Country fans would love to know what happened to Travis Tritt because, while he isn’t exactly forgotten, he has faded from the mainstream radar in a huge way with no explanation. Tritt’s accomplishments in country music from 1990-2000 is nothing short of amazing and include seven albums that are certified platinum or higher and five number one singles with 15 more top ten hits, and of course, two Grammys.
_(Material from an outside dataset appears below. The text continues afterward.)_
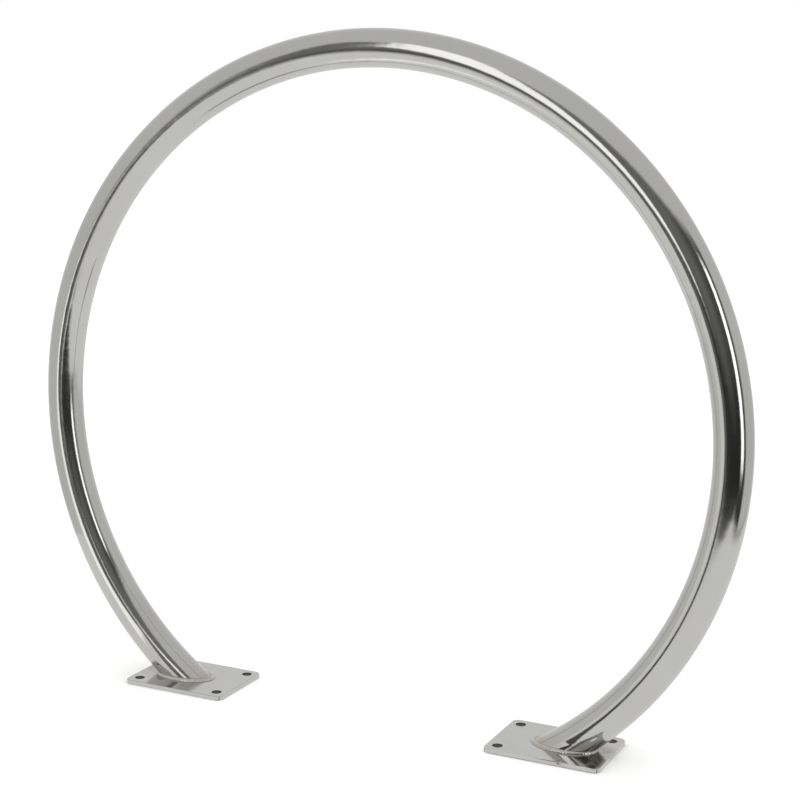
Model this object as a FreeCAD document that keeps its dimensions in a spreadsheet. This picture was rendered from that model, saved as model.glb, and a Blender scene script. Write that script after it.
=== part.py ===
import FreeCAD, Part
import os
import Sketcher

# Pool handrail: one round stainless tube bent to an open hoop.  Its two ends are cut flush with
# the ground-side base plates and welded to them all round, and each plate has four bolt holes.
# The hoop stands in the XZ plane with +Z up.  The origin is on the ground, midway between the
# plates, so their undersides are at z = 0.  Every length is in millimetres.

Vector = FreeCAD.Vector
Rotation = FreeCAD.Rotation
Placement = FreeCAD.Placement

PARTS_FOLDER = "parts"

DIMENSIONS = [
    # alias, value, meaning
    ("tube_diameter", 43.0, "outside diameter of the tube"),
    ("tube_wall", 1.5, "wall thickness of the tube"),
    ("hoop_radius", 422.5, "radius of the tube's centre line"),
    ("foot_spacing", 500.0, "distance between the centre line's ends, on top of the plates"),
    ("plate_length", 136.0, "base plate, along the hoop"),
    ("plate_width", 100.0, "base plate, across the hoop"),
    ("plate_thickness", 5.0, "base plate, sheet thickness"),
    ("plate_shift", 12.5, "plate centre, inboard of the tube's centre line"),
    ("corner_radius", 8.0, "base plate, rounding of its four corners in plan"),
    ("edge_rounding", 0.6, "base plate, rounding of its upper edge"),
    ("hole_diameter", 12.0, "bolt holes, clearance for M10"),
    ("hole_end_inset", 13.0, "bolt hole centre to the plate's short end"),
    ("hole_side_inset", 14.0, "bolt hole centre to the plate's long side"),
    ("weld_size", 3.5, "weld bead, radius of its round section"),
    ("cutter_margin", 20.0, "how far cutting shapes reach past what they cut"),
]

# Worked-out lengths, as expressions on the sheet
TUBE_RADIUS = "(Dimensions.tube_diameter / 2)"
HOOP_RISE = "sqrt(Dimensions.hoop_radius^2 - (Dimensions.foot_spacing / 2)^2)"
HOOP_CENTRE = f"(Dimensions.plate_thickness + {HOOP_RISE})"
HOOP_REACH = f"(Dimensions.hoop_radius + {TUBE_RADIUS} + Dimensions.cutter_margin)"
TOE = f"sqrt((Dimensions.hoop_radius - {TUBE_RADIUS})^2 - ({HOOP_RISE})^2)"
HEEL = f"sqrt((Dimensions.hoop_radius + {TUBE_RADIUS})^2 - ({HOOP_RISE})^2)"
PLATE_CENTRE = "(Dimensions.foot_spacing / 2 - Dimensions.plate_shift)"


def add_sheet(doc):
    """The driving dimensions, one row each, under plain-word aliases."""
    sheet = doc.addObject("Spreadsheet::Sheet", "Dimensions")
    for row, (alias, value, meaning) in enumerate(DIMENSIONS, start=1):
        sheet.set(f"A{row}", alias)
        sheet.set(f"B{row}", str(value))
        sheet.setAlias(f"B{row}", alias)
        sheet.set(f"C{row}", meaning)
    doc.recompute()
    return sheet


def bind(thing, **expressions):
    """Tie properties to expressions.  Base_x and the like stand for the Placement's base."""
    for name, expression in expressions.items():
        if name.startswith("Base_"):
            name = ".Placement.Base." + name[-1]
        thing.setExpression(name, expression)


def new_body(doc, label):
    body = doc.addObject("PartDesign::Body", label)
    body.Label = label
    return body


def new_sketch(body, name, plane_role):
    """A sketch on one of the body's own origin planes."""
    plane = next(item for item in body.Origin.OriginFeatures if item.Role == plane_role)
    sketch = body.newObject("Sketcher::SketchObject", name)
    sketch.AttachmentSupport = (plane, [""])
    sketch.MapMode = "FlatFace"
    return sketch


def constrain(sketch, name, constraint, expression):
    """Add one named sketch constraint and tie it to the sheet."""
    index = sketch.addConstraint(constraint)
    sketch.renameConstraint(index, name)
    sketch.setExpression("Constraints." + name, expression)


def centred_rectangle(sketch, length, width):
    """A rectangle about the sketch's origin, its sides given as expressions."""
    corners = [Vector(-1, -1, 0), Vector(1, -1, 0), Vector(1, 1, 0), Vector(-1, 1, 0)]
    for start, end in zip(corners, corners[1:] + corners[:1]):
        sketch.addGeometry(Part.LineSegment(start, end))
    for side in range(4):
        sketch.addConstraint(Sketcher.Constraint("Coincident", side, 2, (side + 1) % 4, 1))
    for side, direction in enumerate(("Horizontal", "Vertical") * 2):
        sketch.addConstraint(Sketcher.Constraint(direction, side))
    sketch.addConstraint(Sketcher.Constraint("Symmetric", 0, 1, 1, 2, -1, 1))
    constrain(sketch, "length", Sketcher.Constraint("DistanceX", 0, 1, 0, 2, 2.0), length)
    constrain(sketch, "width", Sketcher.Constraint("DistanceY", 1, 1, 1, 2, 2.0), width)


def edge_names(shape, wanted):
    """Names of the shape's edges for which wanted(edge) is true."""
    return [f"Edge{number}" for number, edge in enumerate(shape.Edges, start=1) if wanted(edge)]


def hoop_tube(doc):
    """The bent tube: a ring of tube, cut off level with the top of the base plates."""
    body = new_body(doc, "hoop_tube")
    bind(body, Base_z=HOOP_CENTRE)

    section = new_sketch(body, "TubeSection", "YZ_Plane")
    for radius in (2.0, 1.0):
        section.addGeometry(Part.Circle(Vector(0, 10, 0), Vector(0, 0, 1), radius))
    section.addConstraint(Sketcher.Constraint("PointOnObject", 0, 3, -2))
    section.addConstraint(Sketcher.Constraint("Coincident", 1, 3, 0, 3))
    constrain(section, "bend", Sketcher.Constraint("DistanceY", -1, 1, 0, 3, 10.0),
              "Dimensions.hoop_radius")
    constrain(section, "outside", Sketcher.Constraint("Radius", 0, 2.0), TUBE_RADIUS)
    constrain(section, "inside", Sketcher.Constraint("Radius", 1, 1.0),
              f"{TUBE_RADIUS} - Dimensions.tube_wall")

    ring = body.newObject("PartDesign::Revolution", "TubeRing")
    ring.Profile = section
    ring.ReferenceAxis = (section, ["H_Axis"])
    ring.Angle = 360
    doc.recompute()

    trim = new_sketch(body, "TrimOutline", "XY_Plane")
    trim.setExpression(".AttachmentOffset.Base.z", "-" + HOOP_RISE)
    centred_rectangle(trim, f"2 * {HOOP_REACH}", f"2 * {HOOP_REACH}")
    cut = body.newObject("PartDesign::Pocket", "TrimToPlates")
    cut.Profile = trim
    bind(cut, Length=f"{HOOP_REACH} - {HOOP_RISE}")
    body.Tip = cut
    return body


def base_plate(doc, label, side):
    """A rounded rectangular plate with four bolt holes.  side is +1 for right, -1 for left."""
    body = new_body(doc, label)
    bind(body, Base_x=f"{side} * {PLATE_CENTRE}")

    outline = new_sketch(body, label + "_outline", "XY_Plane")
    centred_rectangle(outline, "Dimensions.plate_length", "Dimensions.plate_width")
    slab = body.newObject("PartDesign::Pad", label + "_slab")
    slab.Profile = outline
    bind(slab, Length="Dimensions.plate_thickness")
    doc.recompute()

    corners = body.newObject("PartDesign::Fillet", label + "_corners")
    upright = edge_names(slab.Shape, lambda edge: edge.BoundBox.ZLength > edge.Length / 2)
    corners.Base = (slab, upright)
    bind(corners, Radius="Dimensions.corner_radius")
    doc.recompute()

    top = corners.Shape.BoundBox.ZMax
    rim = body.newObject("PartDesign::Fillet", label + "_rim")
    upper = edge_names(corners.Shape, lambda edge: edge.BoundBox.ZMin > top / 2)
    rim.Base = (corners, upper)
    bind(rim, Radius="Dimensions.edge_rounding")
    doc.recompute()

    spot = new_sketch(body, label + "_hole_spot", "XY_Plane")
    spot.addGeometry(Part.Circle(Vector(-9, -9, 0), Vector(0, 0, 1), 1.0))
    constrain(spot, "across", Sketcher.Constraint("DistanceX", 0, 3, -1, 1, 9.0),
              "Dimensions.plate_length / 2 - Dimensions.hole_end_inset")
    constrain(spot, "along", Sketcher.Constraint("DistanceY", 0, 3, -1, 1, 9.0),
              "Dimensions.plate_width / 2 - Dimensions.hole_side_inset")
    constrain(spot, "bore", Sketcher.Constraint("Diameter", 0, 2.0),
              "Dimensions.hole_diameter")
    hole = body.newObject("PartDesign::Pocket", label + "_hole")
    hole.Profile = spot
    hole.Type = "ThroughAll"
    hole.Reversed = True  # the sketch is on the underside, so the cut runs upwards
    doc.recompute()

    holes = body.newObject("PartDesign::MultiTransform", label + "_holes")
    holes.Originals = [hole]
    rows = []
    for axis, spacing in (
        ("H_Axis", "Dimensions.plate_length - 2 * Dimensions.hole_end_inset"),
        ("V_Axis", "Dimensions.plate_width - 2 * Dimensions.hole_side_inset"),
    ):
        row = body.newObject("PartDesign::LinearPattern", f"{label}_row_{len(rows) + 1}")
        row.Direction = (spot, [axis])
        row.Occurrences = 2
        bind(row, Length=spacing)
        rows.append(row)
    holes.Transformations = rows
    body.Tip = holes
    return body


def weld_bead(doc, label, turn):
    """The bead in the corner between the tube and a plate, all round the foot.

    The leaning tube meets the plate's top in an oval from TOE to HEEL.  A round section runs
    along that oval, and what lies inside the tube or in the plate is taken away.  turn is the
    angle about Z from the right foot, in degrees.
    """
    oval = doc.addObject("Part::Ellipse", label + "_oval")
    bind(oval, MajorRadius=f"({HEEL} - {TOE}) / 2", MinorRadius=TUBE_RADIUS)
    bind(oval, Base_x=f"({HEEL} + {TOE}) / 2", Base_z="Dimensions.plate_thickness")

    section = doc.addObject("Part::Circle", label + "_section")
    bind(section, Radius="Dimensions.weld_size")
    section.Placement.Rotation = Rotation(Vector(1, 0, 0), 90)
    bind(section, Base_x=HEEL, Base_z="Dimensions.plate_thickness")

    cord = doc.addObject("Part::Sweep", label + "_cord")
    cord.Sections = [section]
    cord.Spine = (oval, ["Edge1"])
    cord.Solid = True

    space = doc.addObject("Part::Box", label + "_space")  # all that is above the plate
    bind(space, Length=HOOP_REACH, Width=f"2 * {HOOP_REACH}", Height=HOOP_REACH)
    bind(space, Base_y="-" + HOOP_REACH, Base_z="Dimensions.plate_thickness")

    above = doc.addObject("Part::Common", label + "_above")
    above.Base = cord
    above.Tool = space

    rod = doc.addObject("Part::Torus", label + "_rod")  # the bent tube as if it were solid
    bind(rod, Radius1="Dimensions.hoop_radius", Radius2=TUBE_RADIUS)
    rod.Placement.Rotation = Rotation(Vector(1, 0, 0), 90)
    bind(rod, Base_z=HOOP_CENTRE)

    bead = doc.addObject("Part::Cut", label)
    bead.Label = label
    bead.Base = above
    bead.Tool = rod
    bead.Placement = Placement(Vector(0, 0, 0), Rotation(Vector(0, 0, 1), turn))
    return bead


def check(doc, nodes):
    """Stop if any feature failed or any sub-part isn't one valid solid."""
    for thing in doc.Objects:
        if "Invalid" in thing.State or "Error" in thing.State:
            raise RuntimeError(f"{thing.Label} failed: {thing.State}")
    for node in nodes:
        shape = node.Shape
        if shape.isNull() or not shape.isValid() or len(shape.Solids) != 1:
            raise RuntimeError(f"{node.Label} is not one valid solid")


def main():
    doc = FreeCAD.newDocument("PoolHandrail")
    add_sheet(doc)
    nodes = [
        hoop_tube(doc),
        base_plate(doc, "left_base_plate", -1),
        base_plate(doc, "right_base_plate", 1),
        weld_bead(doc, "left_weld_bead", 180),
        weld_bead(doc, "right_weld_bead", 0),
    ]
    doc.recompute()
    check(doc, nodes)
    os.makedirs(PARTS_FOLDER, exist_ok=True)
    for node in nodes:
        node.Shape.exportStep(os.path.join(PARTS_FOLDER, node.Label + ".step"))
        box = node.Shape.BoundBox
        print(f"{node.Label}: {node.Shape.Volume:.0f} mm3, x {box.XMin:.1f} to {box.XMax:.1f}, "
              f"y {box.YMin:.1f} to {box.YMax:.1f}, z {box.ZMin:.1f} to {box.ZMax:.1f}")


main()
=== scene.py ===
import math
import random

import bpy
from mathutils import Matrix, Vector


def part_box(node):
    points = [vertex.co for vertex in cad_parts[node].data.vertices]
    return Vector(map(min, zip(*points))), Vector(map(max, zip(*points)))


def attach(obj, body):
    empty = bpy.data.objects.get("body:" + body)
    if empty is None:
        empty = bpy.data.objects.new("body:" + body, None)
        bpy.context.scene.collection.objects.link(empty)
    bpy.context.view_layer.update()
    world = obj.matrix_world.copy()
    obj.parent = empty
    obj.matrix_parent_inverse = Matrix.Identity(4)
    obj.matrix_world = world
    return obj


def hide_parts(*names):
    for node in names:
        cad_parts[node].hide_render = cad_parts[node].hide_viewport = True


# Pool handrail: the looks.  Everything is in metres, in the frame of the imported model.
# The hoop stands in the XZ plane, the viewer is on the -Y side, and +Z is up.

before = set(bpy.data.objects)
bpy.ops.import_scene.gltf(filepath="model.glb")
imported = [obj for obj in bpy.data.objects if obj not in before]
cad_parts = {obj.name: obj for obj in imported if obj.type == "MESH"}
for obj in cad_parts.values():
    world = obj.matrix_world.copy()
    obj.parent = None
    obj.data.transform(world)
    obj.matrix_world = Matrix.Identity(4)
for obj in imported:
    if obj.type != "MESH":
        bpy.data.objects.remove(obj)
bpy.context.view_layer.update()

# ---- sizes read from the frame ---------------------------------------------------------------
tube_low, tube_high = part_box("hoop_tube")
plate_low, plate_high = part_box("right_base_plate")
TUBE_RADIUS = (tube_high[1] - tube_low[1]) / 2
HOOP_RADIUS = tube_high[0] - TUBE_RADIUS
HOOP_HEIGHT = tube_high[2] - tube_high[0]  # of the hoop's centre
PLATE_TOP = plate_high[2]
PLATE_CENTRE_X = (plate_low[0] + plate_high[0]) / 2
HEEL_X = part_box("right_weld_bead")[1][0]  # the outer end of the bead
HALF_PLATE = ((plate_high[0] - plate_low[0]) / 2, (plate_high[1] - plate_low[1]) / 2)

# ---- sizes of what only the looks need -------------------------------------------------------
MM = 0.001
TUBE_WALL = 1.5 * MM
AROUND_STEPS = 216
ALONG_STEPS = 600
BORE_ALONG_STEPS = 160
WAVE_DEPTH = 0.10 * MM  # the deepest that the tube's slight waves can reach

WELD_LEG = 3.5 * MM
WELD_STATIONS = 420
WELD_PROFILE_STEPS = 12
WELD_FULLNESS = 0.55  # 0 is a flat fillet, 1 a round one
WELD_RIPPLES = 62
WELD_RIPPLE_DEPTH = 0.035
WELD_MEAN_SIZE = 0.93  # of the full leg, so that the ripples stay within it

draw = random.Random(7)


def smooth_step(value, start, stop):
    """0 before start, 1 past stop and a smooth rise between them.  start may be above stop."""
    share = min(1, max(0, (value - start) / (stop - start)))
    return share * share * (3 - 2 * share)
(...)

Sadly, the mid-2000’s saw a drastic decline in his success which, including leaving Columbia records and small tours in 2008, 2012 and 2o13, was last heard with his album The Calm After, but one thing is for sure, his name has drastically fallen from the mention of huge country stars.

Photo by Amy Harris/REX

Photo by Amy Harris/REX

1. Joe Diffie

Joe Diffie was one of country’s biggest stars in the ’90s thanks to the release of several albums and hits in just one decade. His very first album was released in late 1990 and produced the mega hit “Home.” He had further singles from the album and by 1993 released his second album Regular Joe. After a few more albums, by the late ’90s his album Twice Upon a Time failed to produce any Top Ten hits and in 2001 Sony Nashville switched Diffie to Monument Records, where he received mixed reviews for his In Another World album released through the label. He ended up signing to Broken Bow records, but has not returned to the success the early ’90s gave him, and shortly after joining, left the label and took to playing small venues and fairs. His latest musical endeavour was the 2010 album Homecoming: The Bluegrass Album, but his time creating hits seems to be over, and many have now forgotten the one time major star.